Pull out every line from the listing that has the word "Vector".
▬▬▬▬▬▬▬▬▬▬
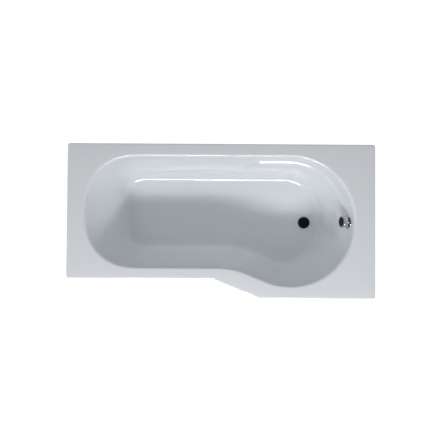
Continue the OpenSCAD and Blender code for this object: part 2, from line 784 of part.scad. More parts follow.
// --- overflow, measured along its axis from the seat on the wall ---
plate_tail_len = 24;
over_seal_t = 3;
over_back = -shell_t - pad_proud - over_seal_t;
over_chamber_z = -38;
over_chamber_d = 52;
over_body_d = over_chamber_d + 2 * body_wall;
over_end_t = 4;
spindle_d = 8;
spindle_gap = 0.05;
spindle_z = over_chamber_z - 2;
spoke_t = 5;
drop_z = (over_chamber_z - plate_tail_len) / 2;
axis_x = sin(foot_slope);
axis_z = cos(foot_slope);
hose_x = overflow_x - (drop_z - seat_cut) * axis_x;
hose_top_z = overflow_z + (drop_z - seat_cut) * axis_z;
spigot_reach = over_body_d / 2 + spigot_len;
hose_start_z = hose_top_z - over_body_d / 2 - 4;
cable_start_z = hose_top_z - over_body_d / 2 + 4;
drop_len = 12;

module overflow_plate() {
    r = plate_d / 2;
    bore = tail_d / 2 - tail_wall;
    color("gainsboro") at_overflow() difference() {
        union() {
            rotate_extrude() polygon([
                [bore, plate_t - 1.5], [bore + 3, plate_t], [r - 5, plate_t], [r - 1, plate_t - 1.6], [r, 1],
                [r, 0], [tail_d / 2, 0], [tail_d / 2, -plate_tail_len], [bore, -plate_tail_len]
            ]);
            translate([0, 0, -spoke_t]) cylinder(d = spindle_d + 8, h = 2 * spoke_t);
            for (a = [90, 210, 330]) rotate([0, 0, a]) translate([0, -arm_w / 2, -spoke_t])
                cube([bore + 1, arm_w, spoke_t]);
        }
        translate([0, 0, -3 * spoke_t]) cylinder(d = spindle_d + 2 * spindle_gap, h = 6 * spoke_t);
    }
}

module overflow_seal() {
    color("dimgray") at_overflow() translate([0, 0, over_back])
        ring(tail_d + 4 * fit_gap, hole_d + 14, over_seal_t);
}

// The elbow behind the shell: its chamber lies on the overflow's axis, its outlets hang down
module overflow_body() {
    color("whitesmoke") difference() {
        union() {
            at_overflow() {
                translate([0, 0, over_chamber_z - over_end_t])
                    cylinder(d = over_body_d, h = over_back - over_chamber_z + over_end_t);
                translate([0, 0, over_back - body_flange_t]) cylinder(d = hole_d + 14, h = body_flange_t);
            }
            translate([hose_x, waste_y, hose_top_z - spigot_reach]) cylinder(d = spigot_d, h = spigot_reach);
            translate([hose_x, waste_y + cable_y, cable_start_z - drop_len])
                cylinder(d = nipple_d, h = 2 * drop_len);
        }
        at_overflow() {
            translate([0, 0, -plate_tail_len]) cylinder(d = tail_d + 2 * fit_gap, h = plate_tail_len);
            translate([0, 0, over_chamber_z])
                cylinder(d = over_chamber_d, h = -over_chamber_z - plate_tail_len + eps / 10);
            translate([0, 0, spindle_z]) cylinder(d = spindle_d + 2 * spindle_gap, h = 10);
        }
        translate([hose_x, waste_y, hose_top_z - spigot_reach - eps])
            cylinder(d = spigot_d - 2 * spigot_wall, h = spigot_reach + eps);
        translate([hose_x, waste_y + cable_y, cable_start_z - drop_len - eps]) {
            cylinder(d = cable_d + 2 * cable_gap, h = drop_len + eps);
            cylinder(d = cable_d / 2, h = 2 * drop_len);
        }
    }
}

knob_z = plate_t + knob_gap;
knob_wall = 3;
knob_taper = 1.5;
cam_d = 24;
cam_t = 5;
cam_z = -34;

module overflow_spindle() {
    color("silver") at_overflow() {
        translate([0, 0, spindle_z + move_gap])
            cylinder(d = spindle_d, h = knob_z + knob_t - 2 * knob_wall - spindle_z - move_gap);
        difference() {
            translate([0, 0, cam_z]) cylinder(d = cam_d, h = cam_t);
            translate([cam_d / 2 - 4, 0, cam_z - eps]) cylinder(d = 3, h = cam_t + 2 * eps);
        }
    }
}

module overflow_knob() {
    r = knob_d / 2;
    h = knob_t;
    skirt = r - knob_taper;
    color("gainsboro") at_overflow() translate([0, 0, knob_z]) difference() {
        rotate_extrude() polygon(concat(
            [[0, knob_wall], [0, h - 1], [r - 9, h - 0.6]],
            [for (a = [75:-15:0]) [r - 4 + 4 * cos(a), h - 4 + 4 * sin(a)]],
            [[skirt, 1], [skirt - 1, 0], [skirt - knob_wall, 0], [skirt - knob_wall, h - 2 * knob_wall],
                [spindle_d / 2 + knob_wall, h - 2 * knob_wall], [spindle_d / 2 + knob_wall, knob_wall]]
        ));
        translate([0, 0, -eps]) cylinder(d = spindle_d + 2 * spindle_gap, h = h - 2 * knob_wall + eps);
    }
}

// --- ribbed hose from the overflow to the waste ---
rib_pitch = 4;
rib_depth = 1.5;
bend_z = inlet_z + hose_bend;
hose_end_x = waste_x + body_r + 3;
bore_d = hose_d - 2 * hose_wall;

// A straight ribbed stretch along Z, with plain ends
module ribbed(length) {
    n = floor((length - rib_pitch) / rib_pitch);
    start = (length - n * rib_pitch) / 2;
    r = hose_d / 2;
    rotate_extrude() polygon(concat(
        [[bore_d / 2, 0], [r - rib_depth, 0]],
        [for (k = [0:n - 1]) for (p = [[rib_depth, 0.15], [0, 0.3], [0, 0.7], [rib_depth, 0.85]])
            [r - p[0], start + (k + p[1]) * rib_pitch]],
        [[r - rib_depth, length], [bore_d / 2, length]]
    ));
}

// The ribbed quarter turn at the hose's foot
module ribbed_bend() {
    n = floor(hose_bend * PI / 2 / rib_pitch);
    step = 90 / n;
    difference() {
        union() {
            rotate_extrude(angle = 90) translate([hose_bend, 0]) circle(d = hose_d - 2 * rib_depth);
            for (k = [1:n - 1]) rotate([0, 0, (k - 0.25) * step]) rotate_extrude(angle = step / 2)
                translate([hose_bend, 0]) circle(d = hose_d);
        }
        rotate_extrude(angle = 90) translate([hose_bend, 0]) circle(d = bore_d);
    }
}

// A rib across the joint of two stretches
module joint_rib() {
    translate([0, 0, -rib_pitch / 4]) ring(bore_d + rib_depth / 2, hose_d, rib_pitch / 2);
}

module overflow_hose() {
    bend_x = hose_x - hose_bend;
    color("whitesmoke") {
        translate([hose_x, waste_y, bend_z]) ribbed(hose_start_z - bend_z);
        translate([hose_x, waste_y, bend_z]) joint_rib();
        translate([bend_x, waste_y, bend_z]) rotate([90, 0, 0]) rotate([0, 0, -90]) ribbed_bend();
        translate([bend_x, waste_y, inlet_z]) rotate([0, 90, 0]) joint_rib();
        translate([hose_end_x, waste_y, inlet_z]) rotate([0, 90, 0]) ribbed(bend_x - hose_end_x);
    }
}

collar_len = 22;
collar_sides = 10;
collar_gap = 0.2;

// Collars that clamp the hose on its two spigots
module hose_nuts() {
    color("whitesmoke") {
        translate([hose_x, waste_y, hose_start_z - collar_len]) collar();
        translate([hose_end_x, waste_y, inlet_z]) rotate([0, 90, 0]) collar();
    }
}
module collar() {
    difference() {
        cylinder(d = hose_d + 10, h = collar_len, $fn = collar_sides);
        translate([0, 0, -eps]) cylinder(d = hose_d + collar_gap, h = collar_len + 2 * eps);
    }
}

// Sheathed cable beside the hose, from the spindle's chamber to the rocker's
module lift_cable() {
    start = waste_x + body_r - cable_seat;
    bend_x = hose_x - hose_bend;
    color("dimgray") translate([0, waste_y + cable_y, 0]) {
        translate([hose_x, 0, bend_z]) cylinder(d = cable_d, h = cable_start_z - bend_z);
        translate([bend_x, 0, bend_z]) rotate([90, 0, 0]) rotate([0, 0, -90])
            rotate_extrude(angle = 90) translate([hose_bend, 0]) circle(d = cable_d);
        translate([start, 0, inlet_z]) rotate([0, 90, 0]) cylinder(d = cable_d, h = bend_x - start);
    }
}

clamp_w = 8;
clamp_wall = 2;
clamp_n = 3;
clamp_from_end = 20;

module cable_clips() {
    low = bend_z + clamp_from_end;
    high = hose_start_z - collar_len - clamp_from_end;
    color("dimgray") for (k = [0:clamp_n - 1])
        translate([hose_x, waste_y, lerp(low, high, k / (clamp_n - 1)) - clamp_w / 2]) difference() {
            union() {
                cylinder(d = hose_d + collar_gap + 2 * clamp_wall, h = clamp_w);
                translate([0, cable_y, 0])
                    cylinder(d = cable_d + 2 * cable_gap + 2 * clamp_wall, h = clamp_w);
                translate([-clamp_wall, hose_d / 2, 0])
                    cube([2 * clamp_wall, cable_y - hose_d / 2 - cable_d / 2, clamp_w]);
            }
            translate([0, 0, -eps]) cylinder(d = hose_d + collar_gap, h = clamp_w + 2 * eps);
            translate([0, cable_y, -eps]) cylinder(d = cable_d + 2 * cable_gap, h = clamp_w + 2 * eps);
        }
}

// --- trap: a U under the waste, turning level towards the wall ---
trap_wall = 2.5;
trap_d = pipe_d + 1;
trap_bend = 24;
trap_floor_gap = 3.5;
trap_rise = 8;
trap_washer_t = 2;
trap_lip_t = 3;
nut_floor_t = 3;
nut_over = 14;
nut_wall = 5.5;
bend_low = trap_floor_gap + trap_d / 2 + trap_bend;
socket_z = bend_low + trap_rise + trap_bend;
socket_y = 3 * trap_bend + 18;
socket_len = 30;
socket_gap = 0.15;
socket_d = pipe_d + 2 * socket_gap + 7.7;
trap_top = outlet_z - trap_washer_t;

module trap_washer() {
    color("dimgray") at_waste(trap_top) ring(trap_d - 2 * trap_wall, outlet_d - 1, trap_washer_t);
}

module trap_nut() {
    bottom = trap_top - trap_lip_t - nut_floor_t;
    color("whitesmoke") difference() {
        at_waste(bottom) cylinder(d = outlet_d + 2 * nut_wall, h = outlet_z + nut_over - bottom, $fn = 12);
        at_waste(bottom + nut_floor_t) cylinder(d = outlet_d + 2 * fit_gap, h = 3 * nut_over);
        at_waste(bottom - eps) cylinder(d = trap_d + 4 * fit_gap, h = nut_floor_t + 2 * eps);
    }
}

// The trap's tube at a given diameter: the solid one and the bore are drawn alike
module trap_tube(d, over) {
    at_waste(bend_low - over) cylinder(d = d, h = trap_top - bend_low + 2 * over);
    at_waste(0) {
        translate([0, trap_bend, bend_low]) rotate([0, 90, 0]) rotate([0, 0, -90])
            rotate_extrude(angle = 180) translate([trap_bend, 0]) circle(d = d);
        translate([0, 2 * trap_bend, bend_low - over]) cylinder(d = d, h = trap_rise + 2 * over);
        translate([0, 3 * trap_bend, bend_low + trap_rise]) rotate([0, 90, 0]) rotate([0, 0, -180])
            rotate_extrude(angle = 90) translate([trap_bend, 0]) circle(d = d);
        translate([0, 3 * trap_bend - over, socket_z]) rotate([-90, 0, 0])
            cylinder(d = d, h = socket_y - 3 * trap_bend + 2 * over);
    }
}

module trap_body() {
    color("whitesmoke") difference() {
        union() {
            trap_tube(trap_d, 0);
            at_waste(trap_top - trap_lip_t) cylinder(d = outlet_d - 1, h = trap_lip_t);
            at_waste(socket_z) translate([0, socket_y - 4, 0]) rotate([-90, 0, 0])
                cylinder(d = socket_d, h = socket_len + 4);
        }
        trap_tube(trap_d - 2 * trap_wall, eps / 10);
        at_waste(socket_z) translate([0, socket_y, 0]) rotate([-90, 0, 0])
            cylinder(d = pipe_d + 2 * socket_gap, h = socket_len + eps);
    }
}

module trap_outlet_nut() {
    length = nut_over + nut_floor_t + 1;
    color("whitesmoke") at_waste(socket_z) translate([0, socket_y + socket_len - nut_over, 0])
        rotate([-90, 0, 0]) difference() {
            cylinder(d = socket_d + 9, h = length, $fn = 12);
            translate([0, 0, -eps]) cylinder(d = socket_d + 2 * fit_gap, h = nut_over + eps);
            cylinder(d = pipe_d + 1, h = length + eps);
        }
}

bath_shell();
base_board();
head_rail();
middle_rail();
foot_rail();
rail_end_caps();
rail_screws();
leg_stud_1();
leg_stud_2();
leg_stud_3();
leg_stud_4();
leg_stud_5();
leg_stud_6();
foot_pad_1();
foot_pad_2();
foot_pad_3();
foot_pad_4();
foot_pad_5();
foot_pad_6();
leg_nuts_1();
leg_nuts_2();
leg_nuts_3();
leg_nuts_4();
leg_nuts_5();
leg_nuts_6();
head_batten();
foot_batten();
rear_batten();
front_batten();
step_batten();
wide_batten();
wall_clips();
waste_flange();
waste_seal_top();
waste_seal_bottom();
waste_strainer();
waste_body();
rocker_pin();
lift_rocker();
plug_cap();
plug_seal();
plug_stem();
overflow_plate();
overflow_seal();
overflow_body();
overflow_spindle();
overflow_knob();
overflow_hose();
hose_nuts();
lift_cable();
cable_clips();
trap_washer();
trap_nut();
trap_body();
trap_outlet_nut();
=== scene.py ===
"""P-shaped shower bath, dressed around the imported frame. Metres, +Z up, +Y is the wall side."""
import json
import math

import bpy
import bmesh
import numpy as np
from mathutils import Matrix, Vector


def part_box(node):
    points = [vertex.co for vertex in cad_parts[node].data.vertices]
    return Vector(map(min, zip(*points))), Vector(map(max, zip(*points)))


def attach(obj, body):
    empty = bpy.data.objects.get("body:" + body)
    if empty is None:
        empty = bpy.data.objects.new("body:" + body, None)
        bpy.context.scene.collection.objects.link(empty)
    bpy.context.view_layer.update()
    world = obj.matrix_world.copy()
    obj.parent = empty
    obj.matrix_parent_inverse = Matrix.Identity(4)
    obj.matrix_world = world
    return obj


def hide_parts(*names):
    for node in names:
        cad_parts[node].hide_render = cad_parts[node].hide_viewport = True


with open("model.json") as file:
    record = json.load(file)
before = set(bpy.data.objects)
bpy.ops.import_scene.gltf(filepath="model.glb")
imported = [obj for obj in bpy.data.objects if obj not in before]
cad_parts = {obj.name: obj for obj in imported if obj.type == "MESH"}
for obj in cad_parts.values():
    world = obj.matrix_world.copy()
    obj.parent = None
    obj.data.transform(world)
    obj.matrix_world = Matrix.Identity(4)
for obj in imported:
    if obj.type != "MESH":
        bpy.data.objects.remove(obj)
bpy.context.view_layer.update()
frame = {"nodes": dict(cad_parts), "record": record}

scene = bpy.context.scene
nodes = frame["nodes"]

# --- camera: almost straight above, a little in front of the middle ---
RIM_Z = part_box("bath_shell")[1].z
CAMERA_HEIGHT = 2.93
CAMERA_AT = Vector((-0.006, -0.062, RIM_Z + CAMERA_HEIGHT))
CAMERA_TARGET = Vector((-0.006, 0.004, RIM_Z))
CAMERA_ROLL = math.radians(0.35)
CAMERA_LENS, CAMERA_SENSOR, CAMERA_REACH = 43.6, 36, 50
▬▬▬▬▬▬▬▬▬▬
● **Result of the task**:
from mathutils import Matrix, Vector
    return Vector(map(min, zip(*points))), Vector(map(max, zip(*points)))
CAMERA_AT = Vector((-0.006, -0.062, RIM_Z + CAMERA_HEIGHT))
CAMERA_TARGET = Vector((-0.006, 0.004, RIM_Z))